57. “Diplomacy is one of the most regrettable of necessities”
(Because it implies deceit, subterfuge and unhealthy international relations).
58. "There is a higher law affecting our relation to pines as well as to men. A pine cut down, a dead pine, is no more a pine than a dead human carcass is a man." (Thoreau)
58b. "I am sure my bones would not rest in an English grave, or my clay mix with the earth of that country. I believe the thought would drive me mad on my death-bed could I suppose that any of my friends would be base enough to convey my carcass back to her soil. I would not even feed her worms if I could help it."
When will people begin to understand that a dead body, or whatever remains of it, is not a human being? There's absolutely no point in spending time and money retrieving bodies from overseas, regardless of circumstances, and nothing to recommend the belief that graves are the right place to be commemorating past lives. People are remembered by their works, not their ashes.
59. “Cease, cease! This sort-a has no end.” (Fats Waller)
Like this list of epigrams, most things in life have no real ending. Apart from life itself, we draw things arbitrarily to a close. The quote comes from the end (?) of Fats Waller’s inimitable “Big Chief De Sota” (De Sota has no end!). Here are some related epigrams:
“Too many pieces of music finish too long after the end” (Stravinsky)
“This war, like the next war, is a war to end war” (Lloyd George)
“Time is a great teacher, but unfortunately it kills all its pupils” (Berlioz)
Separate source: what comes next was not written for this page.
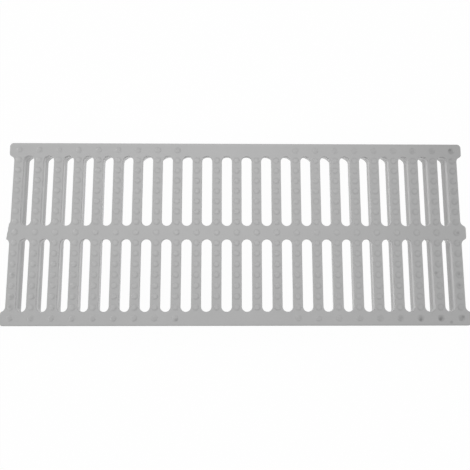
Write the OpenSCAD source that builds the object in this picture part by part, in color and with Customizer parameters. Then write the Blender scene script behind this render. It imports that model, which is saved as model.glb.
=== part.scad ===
// Drain channel grate, moulded in one piece from filled polymer.
// Three long rails are joined by cross bars, with a row of round-ended
// slots on each side of the middle rail and low grip studs on the walked face.
// Millimetres. X runs along the channel, Y across it, Z up.
// The origin is the middle of the underside.

/* [Overall] */
// Length along the channel
grate_l = 500; // [470:1:530]
// Width across the channel
grate_w = 199; // [194:1:220]
// Height from the underside to the walked face, without the studs
plate_h = 24.4; // [20:0.1:30]
// Rounding of the rail ends, seen from above
tip_r = 4; // [2:0.5:5]
// Broken edge round the outside of the walked face
rim_break = 0.8; // [0.4:0.1:1.5]

/* [Slots] */
// Cross bars, evenly spaced
bar_count = 23; // [21:2:23]
// Narrowest width of a slot
slot_w = 11; // [9:0.5:12]
// Length of a slot where it is narrowest
slot_l = 77.5; // [70:0.5:80]
// Depth of the lip, from the walked face down to the narrowest place
lip_h = 3; // [2:0.25:6]
// How much the lip leans back on each side
lip_lean = 0.3; // [0.2:0.05:0.8]
// Broken edge at the top of the lip
lip_break = 0.3; // [0.2:0.05:0.8]
// How much a slot widens on each side from its narrowest place to the underside
slot_flare = 4; // [2:0.1:4.4]
// How much it lengthens at each end from its narrowest place to the underside
end_flare = 5.8; // [4.6:0.1:6]

/* [Grip studs] */
// Diameter at the foot
stud_d = 6.8; // [5:0.1:7.5]
// Diameter of the flat top
stud_top_d = 4.4; // [3:0.1:4.9]
// Height above the walked face
stud_h = 0.6; // [0.4:0.1:1.5]
// Distance between studs along a bar
stud_pitch = 11.45; // [9:0.05:11.5]
// Studs along a bar, from rail to rail
stud_rows = 17; // [13:2:17]
// Bars at the middle of the grate whose outer rails stay bare
bare_bars = 5; // [1:2:9]

/* [Broken tip] */
// What the left end of the middle rail has lost at its front corner
chip_front = 2.2; // [0:0.1:3]
// What it has lost at its back corner
chip_back = 4.4; // [0:0.1:5]

/* [Hidden] */
$fn = 48;
over = 1;
slot_rows = 2;
slot_pitch = grate_l / bar_count;
rail_w = (grate_w - slot_rows * slot_l) / (slot_rows + 1);
row_pitch = slot_l + rail_w;
slot_r = slot_w / 2;
slot_straight = slot_l - slot_w;
mouth_r = slot_r + lip_lean + lip_break;
lip_z = plate_h - lip_h;
end_room = slot_r + 2 * end_flare;
chip_y = (rail_w + tip_r) / 2;
stud_root = 0.5;
stud_slope = (stud_d - stud_top_d) / 2 / stud_h;

// Foot of a wall that opens downwards by the given amount between the lip and the underside
function wall_foot(flare) = [slot_r + flare * (1 + over / lip_z), -over];

// Half the section across a slot: a broken edge, a leaning lip, then a wall that opens downwards
function slot_profile(flare) = [
    [0, -over],
    wall_foot(flare),
    [slot_r, lip_z],
    [slot_r + lip_lean, plate_h - lip_break],
    [mouth_r + over, plate_h + over],
    [0, plate_h + over],
];

// The side wall carried past the round end, and clear of it above the narrowest place
function side_profile() = [
    [0, -over],
    wall_foot(slot_flare),
    [slot_r, lip_z],
    [mouth_r + 2 * over, lip_z],
    [mouth_r + 2 * over, plate_h + 2 * over],
    [0, plate_h + 2 * over],
];

module both_halves(points) {
    polygon(points);
    mirror([1, 0]) polygon(points);
}

// The end wall opens further than the side walls, and meets them in two creases.
module slot_end() {
    intersection() {
        rotate_extrude(angle = 180) polygon(slot_profile(end_flare));
        translate([0, end_room, 0]) rotate([90, 0, 0])
            linear_extrude(2 * end_room) both_halves(side_profile());
    }
}

// One round-ended slot, as the solid that is taken away
module slot() {
    translate([0, slot_straight / 2, 0]) rotate([90, 0, 0])
        linear_extrude(slot_straight) both_halves(slot_profile(slot_flare));
    for (side = [0, 180])
        rotate([0, 0, side]) translate([0, slot_straight / 2, 0]) slot_end();
}

// Every slot of both rows. The first and last of a row are cut in half by the ends of the grate.
module slots() {
    for (row = [0 : slot_rows - 1], i = [0 : bar_count])
        translate([(i - bar_count / 2) * slot_pitch, (row - (slot_rows - 1) / 2) * row_pitch, 0])
            slot();
}

// The rounding of a rail end where it meets the half slot beside it, as the corner that is taken away.
// The rounding touches the end of the grate and the round end of the slot.
module tip_corner() {
    reach = sqrt((slot_r + tip_r) ^ 2 - tip_r ^ 2);
    share = slot_r / (slot_r + tip_r);
    difference() {
        polygon([
            [over, -slot_r + over],
            [over, -reach],
            [0, -reach],
            [-tip_r * share, -reach * share],
            [-tip_r * share / 2, -slot_r + over],
        ]);
        translate([-tip_r, -reach]) circle(tip_r);
    }
}

module tip_corners() {
    for (end = [0, 1], row = [0 : slot_rows - 1], side = [0, 1])
        mirror([end, 0]) translate([grate_l / 2, (row - (slot_rows - 1) / 2) * row_pitch])
            mirror([0, side]) translate([0, -slot_straight / 2]) tip_corner();
}

// Outline of the grate from above, with its four outer corners and all rail ends rounded
module outline() {
    difference() {
        union() {
            square([grate_l - 2 * tip_r, grate_w], center = true);
            square([grate_l, grate_w - 2 * tip_r], center = true);
            for (x = [-1, 1], y = [-1, 1])
                translate([x * (grate_l / 2 - tip_r), y * (grate_w / 2 - tip_r)]) circle(tip_r);
        }
        tip_corners();
    }
}

// What is missing from the left end of the middle rail
module chip() {
    translate([-grate_l / 2, 0]) polygon([
        [-over, -chip_y],
        [chip_front, -chip_y],
        [chip_back, chip_y],
        [-over, chip_y],
    ]);
}

// Upright section of the given width, with a broken edge along the walked face
module rim_section(w) {
    polygon([
        [-w / 2, -over],
        [w / 2, -over],
        [w / 2, plate_h - rim_break],
        [w / 2 - rim_break, plate_h],
        [-w / 2 + rim_break, plate_h],
        [-w / 2, plate_h - rim_break],
    ]);
}

module plate() {
    intersection() {
        linear_extrude(plate_h) difference() {
            outline();
            chip();
        }
        rotate([90, 0, 90]) translate([0, 0, -grate_l / 2 - over])
            linear_extrude(grate_l + 2 * over) rim_section(grate_w);
        rotate([90, 0, 0]) translate([0, 0, -grate_w / 2 - over])
            linear_extrude(grate_w + 2 * over) rim_section(grate_l);
    }
}

module stud() {
    translate([0, 0, plate_h - stud_root])
        cylinder(
            h = stud_root + stud_h,
            d1 = stud_d + 2 * stud_slope * stud_root,
            d2 = stud_top_d
        );
}

// One row of studs runs along every bar and on across the three rails.
// The outer rails carry none at the bars in the middle of the grate.
module studs() {
    last = (stud_rows - 1) / 2;
    for (i = [0 : bar_count - 1], j = [-last : last])
        let (bar = i - (bar_count - 1) / 2)
            if (abs(j) < last || abs(bar) > bare_bars / 2)
                translate([bar * slot_pitch, j * stud_pitch, 0]) stud();
}

module grate() {
    color([0.69, 0.69, 0.69]) {
        difference() {
            plate();
            slots();
        }
        studs();
    }
}

grate();
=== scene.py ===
import math
import random

import bmesh
import bpy
from mathutils import Euler, Matrix, Vector, noise

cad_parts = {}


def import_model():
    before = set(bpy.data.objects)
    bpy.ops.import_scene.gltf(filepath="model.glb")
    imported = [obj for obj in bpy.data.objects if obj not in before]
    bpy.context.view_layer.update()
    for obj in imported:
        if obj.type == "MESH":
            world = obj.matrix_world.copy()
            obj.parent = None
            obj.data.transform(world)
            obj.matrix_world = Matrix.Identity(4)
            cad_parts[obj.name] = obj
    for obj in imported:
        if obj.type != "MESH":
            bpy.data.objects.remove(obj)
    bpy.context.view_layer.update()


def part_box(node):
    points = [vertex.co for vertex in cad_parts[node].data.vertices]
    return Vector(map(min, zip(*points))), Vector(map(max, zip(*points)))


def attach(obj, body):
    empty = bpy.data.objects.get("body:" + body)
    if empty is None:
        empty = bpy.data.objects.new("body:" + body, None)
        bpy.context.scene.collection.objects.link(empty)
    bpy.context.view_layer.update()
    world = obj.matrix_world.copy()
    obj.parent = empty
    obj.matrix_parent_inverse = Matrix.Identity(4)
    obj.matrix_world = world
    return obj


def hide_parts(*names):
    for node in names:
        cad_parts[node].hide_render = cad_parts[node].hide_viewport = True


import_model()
mm = 0.001

low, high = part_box("grate")

grate = {  # the moulding, in millimetres; its length, width and height come from the grate's box in model.glb
    "bars": 23,
    "slotWidth": 11.0,  # where a slot is narrowest
    "slotLength": 77.5,
    "lipDepth": 3.0,  # from the walked face down to the narrowest place
    "lipLean": 0.15,
    "mouthRadius": 0.3,  # between the walked face and the lip
    "waist": 0.3,  # the narrowest place is softened this far up and down
    "sideFlare": 4.3,  # from the narrowest place down to the underside
    "endFlare": 5.8,
    "slotSteps": 8,  # in a quarter of a slot's round end
    "tipRadius": 4.0,  # of the rail ends and the outer corners, seen from above
    "tipSteps": 8,
    "cornerSteps": 7,
    "rimRadius": 0.8,  # round the walked face
    "rimSteps": 3,
    "footBreak": 0.25,  # along every edge of the underside
    "sharpFrom": 38,  # degrees between two faces; flatter edges are shaded smooth
}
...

“In this world, nothing is certain but death and taxes” (Franklin)
...to be continued
Footnote (item 42). A very comprehensive answer to the question of the origin of these lines comes from Zendam, a Moderator on the first-rate Quoteland.com website. The gist of this reply is as follows (italicised comments in brackets are mine):
The first line is a variation of the old English proverb "Whan I gaue you an inche, ye took an ell" (John Heywood, Proverbs, pt. ii, ch. 9, dated 1546). [This is actually closer to the preceding line in the Marley song - "Give them an inch they take a yard".]
The second line is close to a phrase from the Hebrew Midrash, Genesis Rabbah, 42, dating from about AD 550: "Once a man, twice a child", but from as long ago as 450 BC we find the lines "An old man is twice a child" from the Fragments of Cratinus. A similar oft-quoted phrase occurs in Shakespeare's Hamlet. [A similar phrase has also been used as the title of a book about the circumstances of John Lennon's death. Like the Beenie Man song, this is post-Marley.]
[Funny how a piece of utterly stupid Aussie trivia can turn into a fascinating time machine. Vive l'Edward de Bono!]